Transocean has described their incumbent directors as "world-class", which to us is an utterly meaningless designation. Given Transocean's underperformance, we believe the Board should be apologizing to shareholders and explaining how the future will differ from the past, not anointing themselves with self-congratulatory superlatives. Although the Board does not appear to be interested in explaining how the future will differ from the past, later this month shareholders will have the opportunity to elect new directors to the Board of Transocean ensuring that the Company's future Board is different than today's.

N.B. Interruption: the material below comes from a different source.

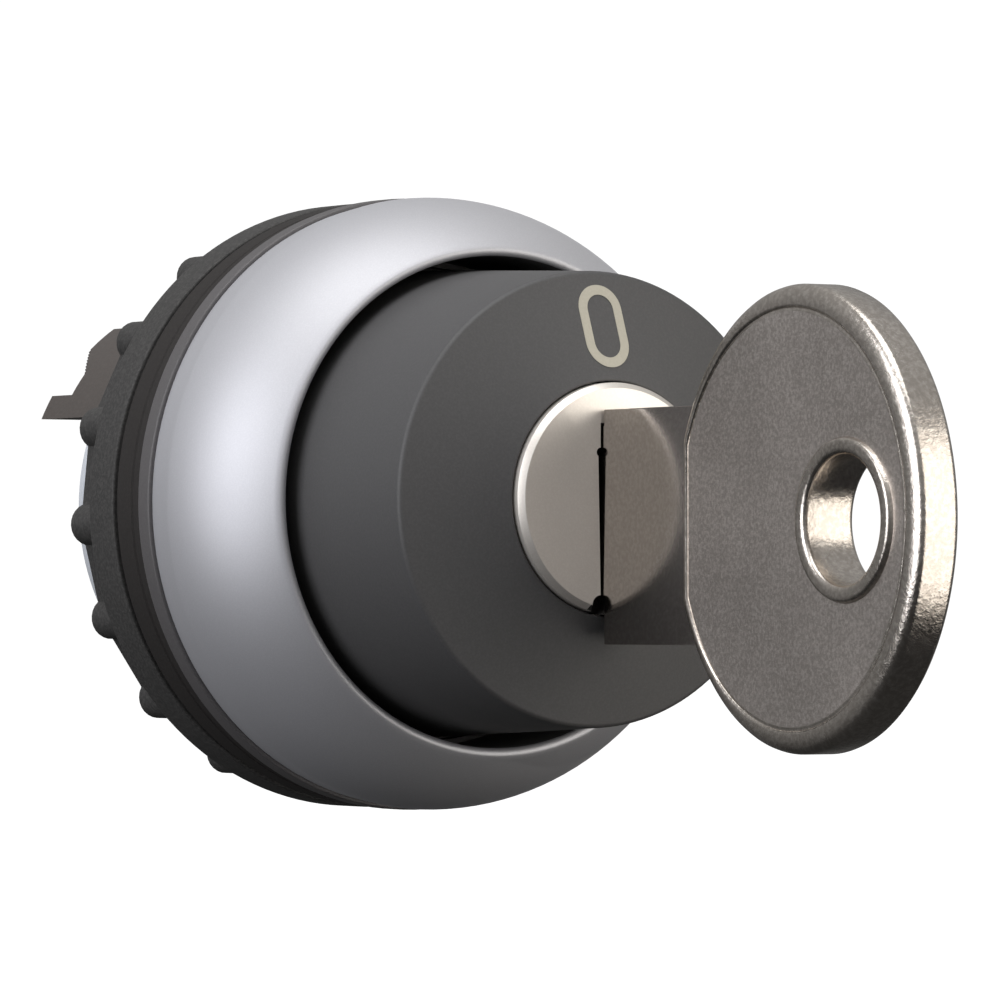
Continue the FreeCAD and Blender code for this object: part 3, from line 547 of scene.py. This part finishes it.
def key_head():
    """Oval head: crowned border, a fine step round the flat, and the cut edge to the shank."""
    side_half = 0.72
    deselect_all()
    bpy.ops.mesh.primitive_circle_add(vertices=200, radius=MM, fill_type="NGON",
                                      location=(-side_half * MM, KEY_CENTRE * MM, KEY_MIDDLE * MM),
                                      rotation=(0, math.pi / 2, 0))
    head = bpy.context.object
    head.name = "key_head"
    bpy.ops.object.transform_apply(location=True, rotation=True, scale=True)
    edit(head)
    bpy.ops.mesh.select_all(action="SELECT")
    centre = Vector((-side_half, KEY_CENTRE, KEY_MIDDLE)) * MM
    bpy.ops.transform.resize(value=(1, HEAD_SEMI_Y, HEAD_SEMI_Z), center_override=centre)
    bpy.ops.mesh.bisect(plane_co=(0, KEY_EDGE * MM, 0), plane_no=(0, 1, 0), clear_outer=True)
    bpy.ops.mesh.select_all(action="SELECT")
    bpy.ops.mesh.extrude_region_move(TRANSFORM_OT_translate={"value": (2 * side_half * MM, 0, 0)})
    bpy.ops.mesh.select_all(action="SELECT")
    bpy.ops.mesh.normals_make_consistent(inside=False)

    length = KEY_EDGE - (KEY_CENTRE - HEAD_SEMI_Y)
    # Each step: how far the outline has shrunk at the round side and at the cut side, and its height.
    steps = [(0.05, 0.02, 0.88), (0.15, 0.06, 1.0), (0.34, 0.12, 1.1), (0.6, 0.2, 1.165),
             (0.9, 0.3, 1.19), (1.0, 0.36, 1.17), (1.06, 0.4, 1.1), (1.14, 0.46, 1.1),
             (1.22, 0.52, 1.14)]
    for side in (-1, 1):
        before, cut_before, height_before = 0.0, 0.0, side_half
        pick_faces(head, lambda middle, normal: normal.x * side > 0.99)
        for round_side, cut_side, height in steps:
            now = length - before - cut_before
            shrink, cut_shrink = round_side - before, cut_side - cut_before
            anchor_y = KEY_EDGE - cut_before - now * cut_shrink / (shrink + cut_shrink)
            bpy.ops.mesh.extrude_region_move(
                TRANSFORM_OT_translate={"value": (side * (height - height_before) * MM, 0, 0)})
            bpy.ops.transform.resize(
                value=(1, (now - shrink - cut_shrink) / now,
                       (HEAD_SEMI_Z - round_side) / (HEAD_SEMI_Z - before)),
                center_override=Vector((0, anchor_y, KEY_MIDDLE)) * MM)
            before, cut_before, height_before = round_side, cut_side, height
    settle()
    subtract(head, rod("hole", 3.2, (-3, EYE_Y, EYE_Z), (3, EYE_Y, EYE_Z), 96))
    paint(head, key_polish)
    head.data.materials.append(key_flat)
    for polygon in head.data.polygons:
        flat = abs(polygon.normal.x) > 0.99
        polygon.material_index = int(flat and polygon.area > 5 * MM * MM)
    finish_piece(head, "key", "key_nickel", None, "key")


def key_eyelet():
    """Raised rim round the hole, on both faces, with its two edges rounded."""
    reach, inner, outer = 1.4, 2.9, 3.6
    piece = turned("key_eyelet", [
        (inner, -reach, 0.3), (outer, -reach, 0.22), (outer + 0.12, -1.05), (outer, -0.8), (outer, 0.8),
        (outer + 0.12, 1.05), (outer, reach, 0.22), (inner, reach, 0.3)],
        place=lambda radius, x: (x, EYE_Y, EYE_Z + radius), centre=(0, EYE_Y, EYE_Z), axis=(1, 0, 0))
    finish_piece(piece, "key", "key_nickel", key_polish, "key")


def grip_nut():
    """Ring nut: round flange towards the panel, flats behind it, and a half-round lobe per flat."""
    front, rear = NUT_LOW.y, NUT_HIGH.y
    flange_rear, flange_r = front + 2.45, NUT_HIGH.x
    lobe_r, tip_r, count = 1.05, 14.6, 18
    first = math.radians(184.2)
    lug_room_r, washer_seat_r = LUG_R + 0.1, 13.3
    flange = turned("nut_flange", [
        (NUT_BORE_R, front + 1.25), (lug_room_r, front + 1.25), (lug_room_r, front + 0.6),
        (washer_seat_r, front + 0.6), (washer_seat_r, front), (flange_r, front, 0.15),
        (flange_r, flange_rear, 0.22), (NUT_BORE_R, flange_rear)])
    step = 2 * math.pi / count
    points = []
    for number in range(count):
        out = Vector((math.cos(first + number * step), math.sin(first + number * step)))
        along = Vector((-out.y, out.x))
        for bend in range(-5, 6):
            angle = math.radians(72) * bend / 5
            points.append(out * (tip_r - lobe_r + lobe_r * math.cos(angle))
                          + along * lobe_r * math.sin(angle))
    body = slab("nut_grip", points, lambda x, z: (x, flange_rear - 0.1, z),
                (0, rear - flange_rear + 0.1, 0))
    bevel(body, 0.16, 3, 60)
    subtract(body, rod("bore", NUT_BORE_R, (0, front, 0), (0, rear + 1, 0), SEGMENTS))
    nut = join("grip_nut", [flange, body])
    finish_piece(nut, "nut", "nut_black", nut_black, "ring_nut")


def barrel():
    """Barrel with its web and neck, a helical thread for the nut and the anti-rotation lug."""
    top_r, root_r = THREAD_R, THREAD_ROOT_R
    front, rear, web = BARREL_LOW.y, BARREL_HIGH.y, FLANGE_LOW.y
    web_rear, neck_rear, groove_r = web + WEB_T, -2.5, NECK_R - 0.5
    core = turned("barrel", [
        (WEB_BORE_R, web), (SHELL_BORE_R, web), (SHELL_BORE_R, front), (NECK_R, front, 0.2),
        (NECK_R, front + 0.6), (groove_r, front + 0.6), (groove_r, front + 1.6), (NECK_R, front + 1.6),
        (NECK_R, neck_rear), (top_r, neck_rear), (top_r, 0.3), (root_r, 0.6), (root_r, rear - 0.9),
        (top_r, rear - 0.6), (top_r, rear, 0.2), (BARREL_BORE_R, rear, 0.15), (BARREL_BORE_R, web_rear),
        (WEB_BORE_R, web_rear)])
    ridge = [(root_r - 0.05, 0.45), (top_r - 0.02, 0.85), (top_r - 0.02, 1.1), (root_r - 0.05, 1.5)]
    thread = draw_outline("thread", ridge, across_y)
    leave_edit()
    apply_modifier(thread, "SCREW", axis="Y", angle=2 * math.pi, screw_offset=THREAD_PITCH * MM,
                   iterations=THREAD_TURNS, steps=96, render_steps=96)
    edit(thread)
    bpy.ops.mesh.select_all(action="SELECT")
    bpy.ops.mesh.fill_holes(sides=8)
    settle()
    lug = brick("lug", (-LUG_HALF, -2.45, NECK_R), (LUG_HALF, 1.2, BARREL_HIGH.z))
    bevel(lug, 0.25)
    whole = join("barrel", [core, thread, lug])
    finish_piece(whole, "housing", "barrel_silver", barrel_silver, "threaded_barrel")
    stain(whole, head_black, lambda middle, normal: middle.y < web)


front_ring()
flange_rim()
gasket()
head_shell()
lock_core()
key_blade()
key_head()
key_eyelet()
grip_nut()
barrel()

CAD_FINISHES = {
    "position_marks": mark_cream, "coupling_collar": claw_brown, "lock_shell": cast_zinc,
    "lock_washer": spring_steel, "head_screws": spring_steel,
    "head_seal": gasket_rubber, "plug_seal": gasket_rubber,
    "plug_circlip": spring_steel, "wafer_springs": spring_steel, "cam_rotor": cam_plastic,
    "rotor_screw": spring_steel, "detent_spring": spring_steel, "plunger_left": cam_plastic,
    "plunger_right": cam_plastic, "plunger_spring_left": spring_steel,
    "plunger_spring_right": spring_steel,
}
CAD_FINISHES.update({f"wafer_{number + 1}": wafer_brass for number in range(WAFERS)})
for name, material in CAD_FINISHES.items():
    paint(nodes[name], material)


# ---- studio -------------------------------------------------------------------------
def bright_surface(name, colour, glow):
    """A matt white material that is lit and glows a little, for the floor."""
    material = bpy.data.materials.new(name)
    material.use_nodes = True
    bsdf = material.node_tree.nodes["Principled BSDF"]
    bsdf.inputs["Base Color"].default_value = (*colour, 1)
    bsdf.inputs["Roughness"].default_value = 0.95
    bsdf.inputs["Emission Color"].default_value = (1, 1, 1, 1)
    bsdf.inputs["Emission Strength"].default_value = glow
    return material


def studio():
    """Pale floor, a white backdrop, and soft surroundings that are lighter above than below."""
    deselect_all()
    bpy.ops.mesh.primitive_plane_add(size=8, location=(0, 0, FLOOR_Z))
    floor = bpy.context.object
    floor.name = "floor"
    paint(floor, bright_surface("pale_floor", (0.85, 0.85, 0.85), 0.8))
    floor.visible_glossy = False
    floor.visible_diffuse = False

    world = bpy.data.worlds.new("studio")
    bpy.context.scene.world = world
    world.use_nodes = True
    tree = world.node_tree
    tree.nodes.clear()
    place = add(tree, "ShaderNodeTexCoord")
    height = add(tree, "ShaderNodeSeparateXYZ")
    tree.links.new(place.outputs["Generated"], height.inputs[0])
    ramp = add(tree, "ShaderNodeMapRange")
    for label, value in (("From Min", -0.5), ("From Max", 0.7), ("To Min", 0.035), ("To Max", 0.42)):
        ramp.inputs[label].default_value = value
    tree.links.new(height.outputs["Z"], ramp.inputs["Value"])
    around = add(tree, "ShaderNodeBackground")
    tree.links.new(ramp.outputs["Result"], around.inputs["Color"])
    backdrop = add(tree, "ShaderNodeBackground", Color=(1, 1, 1, 1), Strength=1.05)
    path = add(tree, "ShaderNodeLightPath")
    mix = add(tree, "ShaderNodeMixShader")
    out = add(tree, "ShaderNodeOutputWorld")
    tree.links.new(path.outputs["Is Camera Ray"], mix.inputs[0])
    tree.links.new(around.outputs[0], mix.inputs[1])
    tree.links.new(backdrop.outputs[0], mix.inputs[2])
    tree.links.new(mix.outputs[0], out.inputs["Surface"])
    bpy.context.scene.view_settings.view_transform = "Standard"


def softbox(name, place, width, height, power, colour=(1, 1, 1)):
    """A rectangular lamp that faces the switch."""
    deselect_all()
    bpy.ops.object.light_add(type="AREA", location=place)
    light = bpy.context.object
    light.name = name
    light.data.shape = "RECTANGLE"
    light.data.size = width
    light.data.size_y = height
    light.data.energy = power
    light.data.color = colour
    aim = Vector((0, -0.02, 0)) - Vector(place)
    light.rotation_euler = aim.to_track_quat("-Z", "Y").to_euler()


def camera():
    """A long lens at the left of the axis, a little below it."""
    spot = Vector((-171.26, -285.66, -5.25)) * MM
    forward = Vector((0.5295, 0.8481, 0.0165))
    bpy.ops.object.camera_add(location=spot)
    eye = bpy.context.object
    eye.rotation_euler = forward.to_track_quat("-Z", "Y").to_euler()
    eye.data.sensor_width = 36
    eye.data.lens = 242.96
    eye.data.clip_start = 0.01
    bpy.context.scene.camera = eye


studio()
softbox("left_softbox", (-0.62, -0.06, 0.13), 0.5, 0.6, 3.7, (0.95, 0.96, 1.0))
softbox("top_softbox", (-0.10, -0.16, 0.62), 0.6, 0.5, 3.0)
softbox("front_right_softbox", (0.46, -0.74, 0.0), 0.8, 1.0, 5.6, (1.0, 0.95, 0.88))
camera()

WE URGE SHAREHOLDERS TO VOTE AT THE 2013 TRANSOCEAN ANNUAL GENERAL MEETING FOR THE ICAHN PROPOSAL TO INCREASE THE DIVIDEND AT TRANSOCEAN TO $4.00 PER SHARE AND FOR THE ICAHN PROPOSAL TO ELECT JOSE MARIA ALAPONT, JOHN J. LIPINSKI AND SAMUEL MERKSAMER TO THE TRANSOCEAN BOARD OF DIRECTORS.
Very truly yours,
Carl C. Icahn
NOTICE TO INVESTORS
SECURITY HOLDERS ARE ADVISED TO READ THE PROXY STATEMENT, DATED APRIL 17, 2013, AND OTHER DOCUMENTS RELATED TO THE SOLICITATION OF PROXIES BY Carl C. Icahn AND HIS AFFILIATES FROM THE STOCKHOLDERS OF TRANSOCEAN LTD. FOR USE AT ITS 2013 ANNUAL GENERAL MEETING WHEN THEY BECOME AVAILABLE BECAUSE THEY WILL CONTAIN IMPORTANT INFORMATION, INCLUDING INFORMATION RELATING TO THE PARTICIPANTS IN SUCH PROXY SOLICITATION. A DEFINITIVE PROXY STATEMENT AND A FORM OF PROXY HAVE BEEN MAILED TO STOCKHOLDERS OF TRANSOCEAN LTD. AND ARE ALSO AVAILABLE AT NO CHARGE AT THE SECURITIES AND EXCHANGE COMMISSION'S WEBSITE AT HTTP://WWW.SEC.GOV. INFORMATION RELATING TO THE PARTICIPANTS IN SUCH PROXY SOLICITATION IS CONTAINED IN THE DEFINITIVE PROXY STATEMENT, DATED APRIL 17, 2013. EXCEPT AS OTHERWISE DISCLOSED IN THE DEFINITIVE PROXY STATEMENT, THE PARTICIPANTS HAVE NO INTEREST IN TRANSOCEAN LTD. OTHER THAN THROUGH THE BENEFICIAL OWNERSHIP OF SHARES, PAR VALUE CHF 15.00, PER SHARE, OF TRANSOCEAN LTD., AS DISCLOSED IN THE DEFINITIVE PROXY STATEMENT.